Issuer: DYNAMIC MATERIALS CORP ([ BOOM ])
CIK: 0000034067
Period of Report: 2014-02-19

Reporting Person: LONGE KEVIN T (Director, President and CEO)

Non-Derivative Transactions

Date Security Code Shares Price A/D Holdings After Ownership
2014-02-19 Common Stock A 40000 Acquired 70000 Direct

Footnotes

F1: This stock award is subject to the lapse of restrictions, one-half of which are performance-based and one-half of which are time-based. The restrictions will lapse with respect to one-quarter of the shares on each of the first and second anniversaries of the grant date.
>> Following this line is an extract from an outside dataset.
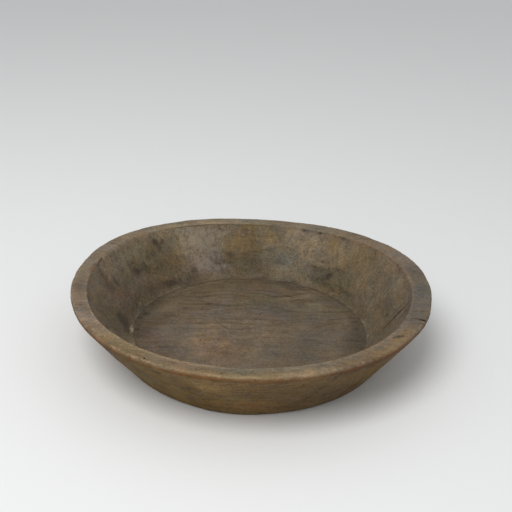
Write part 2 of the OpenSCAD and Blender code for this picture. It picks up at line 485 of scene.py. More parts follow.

In addition, on the date the Company's annual report on Form 10-K is filed after the second anniversary of the grant date, restrictions will lapse on up to all or a portion of the remaining one-half of the shares based on the following formula, which takes into account the Company's achievement of budgeted Adjusted EBITDA and the total return to the Company's shareholders in comparison to the total shareholder return of the Company's peer group of public companies:

F2: the number of shares equal to 25% of the total number of shares awarded multiplied by the percentage that is the sum of (a) the percentage obtained by dividing (i) the average actual Adjusted EBITDA of the Company of each of the two fiscal years ending immediately prior to the second anniversary, by (ii) the Company's budgeted Adjusted EBITDA for the fiscal year in which the stock award was granted; and (b) the amount (which may be negative) of (x) the total annual shareholder return (expressed as a percentage) for the Company's stock calculated by the average closing stock price during the month of January prior to the second anniversary compared with the average closing stock during the month of January prior to the first anniversary, less (y) the average total shareholder return calculated on a similar basis for the stock of the Company's peer group of companies (as approved by the Compensation Committee of the Company's Board of Directors) at the time of the stock award.